The University must be creative in the design of its health care programs of the future. Integrating additional wellness education and incentives must be a strategic initiative in the University’s planning. Other options such as health reimbursement accounts (HRA) and changes to deductibles and co-pays should be considered, along with differential rates for employees who continue to engage in higher health-risk behaviors, and for those who utilize “in system” providers as opposed to other health care professionals. The University should also continue to support and promote faculty and staff wellness and health-related opportunities through efforts such as the Know Your Numbers program, Healthwise online, preventive screenings, flu shots, and related initiatives.
The University now provides health coverage for over 45,000 employees, retirees, and their dependents. Given that Penn State has about 26,000 covered lives in the State College region, it will be particularly important that the University devise ways to reduce the rate of increase in health care costs in this area of the Commonwealth. We believe that the creation of a regional medical campus of Penn State’s College of Medicine in State College/University Park can contribute significantly to reducing the rate of increase in medical costs for the University, increasing access to an even higher level of quality care in partnership with the Mount Nittany Medical Center, while better utilizing the University’s own resources for improving wellness and treating medical conditions of our Penn State community.

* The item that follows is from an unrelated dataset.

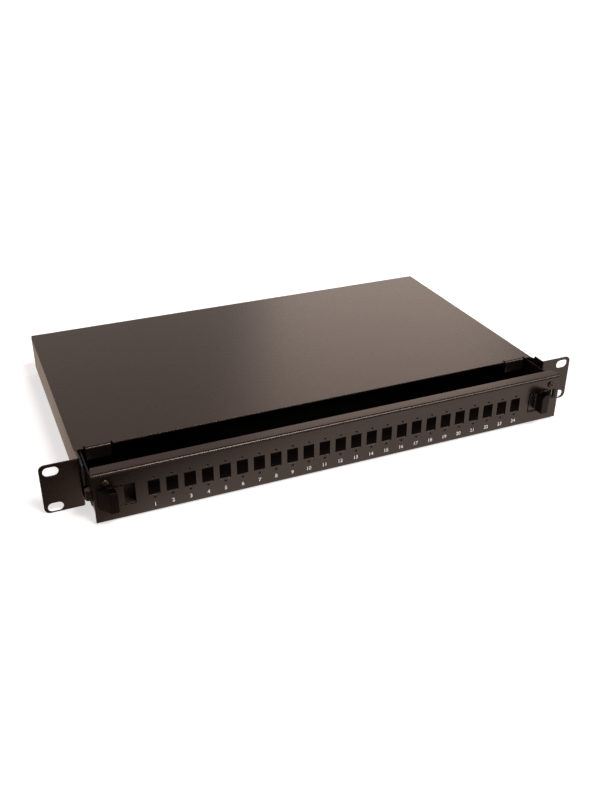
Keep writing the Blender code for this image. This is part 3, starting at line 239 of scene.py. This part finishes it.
def painted_floor_reflection(tree):
    """What glossy rays see of the floor: a painted reflection, the product of its painted shades.
    """
    place = tree.nodes.new("ShaderNodeNewGeometry").outputs["Position"]
    colour, *others = [painted_reflection_shade(tree, place, *shade) for shade in PAINTED_REFLECTION_SHADES]
    for layer in others:
        both = tree.nodes.new("ShaderNodeVectorMath")
        both.operation = "MULTIPLY"
        tree.links.new(colour, both.inputs[0])
        tree.links.new(layer, both.inputs[1])
        colour = both.outputs["Vector"]
    mirror = tree.nodes.new("ShaderNodeEmission")
    tree.links.new(colour, mirror.inputs["Color"])
    return mirror.outputs[0]


def floor_material():
    """Matt and pale with a glow for the camera and through glass; gloss sees a painted, shaded
    reflection.
    """
    material = bpy.data.materials.new("floor")
    material.use_nodes = True
    tree = material.node_tree
    shader = tree.nodes["Principled BSDF"]
    shader.inputs["Base Color"].default_value = (FLOOR_WHITE, FLOOR_WHITE, FLOOR_WHITE, 1.0)
    shader.inputs["Roughness"].default_value = FLOOR_ROUGH
    shader.inputs["Specular IOR Level"].default_value = 0.0
    path = tree.nodes.new("ShaderNodeLightPath")
    seen = tree.nodes.new("ShaderNodeMath")
    seen.operation = "MAXIMUM"
    tree.links.new(path.outputs["Is Camera Ray"], seen.inputs[0])
    tree.links.new(path.outputs["Is Transmission Ray"], seen.inputs[1])
    strength = tree.nodes.new("ShaderNodeMath")
    strength.operation = "MULTIPLY"
    strength.inputs[1].default_value = FLOOR_GLOW
    tree.links.new(seen.outputs[0], strength.inputs[0])
    glow = tree.nodes.new("ShaderNodeEmission")
    tree.links.new(strength.outputs[0], glow.inputs["Strength"])
    both = tree.nodes.new("ShaderNodeAddShader")
    tree.links.new(shader.outputs[0], both.inputs[0])
    tree.links.new(glow.outputs[0], both.inputs[1])
    # Glossy rays see the painted reflection in place of the lit floor
    choice = tree.nodes.new("ShaderNodeMixShader")
    tree.links.new(path.outputs["Is Glossy Ray"], choice.inputs[0])
    tree.links.new(both.outputs[0], choice.inputs[1])
    tree.links.new(painted_floor_reflection(tree), choice.inputs[2])
    tree.links.new(choice.outputs[0], tree.nodes["Material Output"].inputs["Surface"])
    return material


def make_floor():
    """A wide pale floor just under the part."""
    half = FLOOR_HALF
    mesh = bpy.data.meshes.new("floor")
    mesh.from_pydata(
        [(-half, -half, 0), (half, -half, 0), (half, half, 0), (-half, half, 0)], [], [(0, 1, 2, 3)]
    )
    mesh.materials.append(floor_material())
    floor = add("floor", mesh)
    floor.location.z = -FLOOR_GAP


def make_world():
    """White to the camera; to the part, a studio shaded by height and dim on the camera's side."""
    world = bpy.data.worlds.new("studio")
    bpy.context.scene.world = world
    world.use_nodes = True
    tree = world.node_tree
    background = tree.nodes["Background"]
    place = tree.nodes.new("ShaderNodeTexCoord")
    split = tree.nodes.new("ShaderNodeSeparateXYZ")
    ramp = tree.nodes.new("ShaderNodeValToRGB")
    tree.links.new(place.outputs["Generated"], split.inputs[0])
    tree.links.new(split.outputs["Z"], ramp.inputs[0])
    fill_ramp(ramp.color_ramp, WORLD_STOPS)
    path = tree.nodes.new("ShaderNodeLightPath")
    mix = tree.nodes.new("ShaderNodeMix")
    mix.data_type = "RGBA"
    tree.links.new(path.outputs["Is Camera Ray"], mix.inputs["Factor"])
    tree.links.new(ramp.outputs["Color"], mix.inputs["A"])
    mix.inputs["B"].default_value = (*WHITE_LIGHT, 1.0)
    tree.links.new(mix.outputs["Result"], background.inputs["Color"])
    front = tree.nodes.new("ShaderNodeMapRange")
    front.inputs["From Min"].default_value, front.inputs["From Max"].default_value = FRONT_FROM
    front.inputs["To Min"].default_value = FRONT_DIM
    tree.links.new(split.outputs["Y"], front.inputs["Value"])
    strength = tree.nodes.new("ShaderNodeMath")
    strength.operation = "MAXIMUM"
    tree.links.new(front.outputs["Result"], strength.inputs[0])
    tree.links.new(path.outputs["Is Camera Ray"], strength.inputs[1])
    tree.links.new(strength.outputs[0], background.inputs["Strength"])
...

Penn State provides a generous retiree health benefit to its faculty and staff. It is a defined benefit plan for which the estimate of future expense has been growing rapidly in light of general health care cost trends. Actuarial estimates of this liability calculate its growth to over $3 billion in future years, consuming a larger and larger percentage of the University annual health insurance expense budget. The University must move to implement a defined contribution retiree health insurance plan for new employees within the next year, incorporating some form of health savings account. Current faculty and staff would be grandfathered under the existing plan or given the opportunity to switch to the new plan.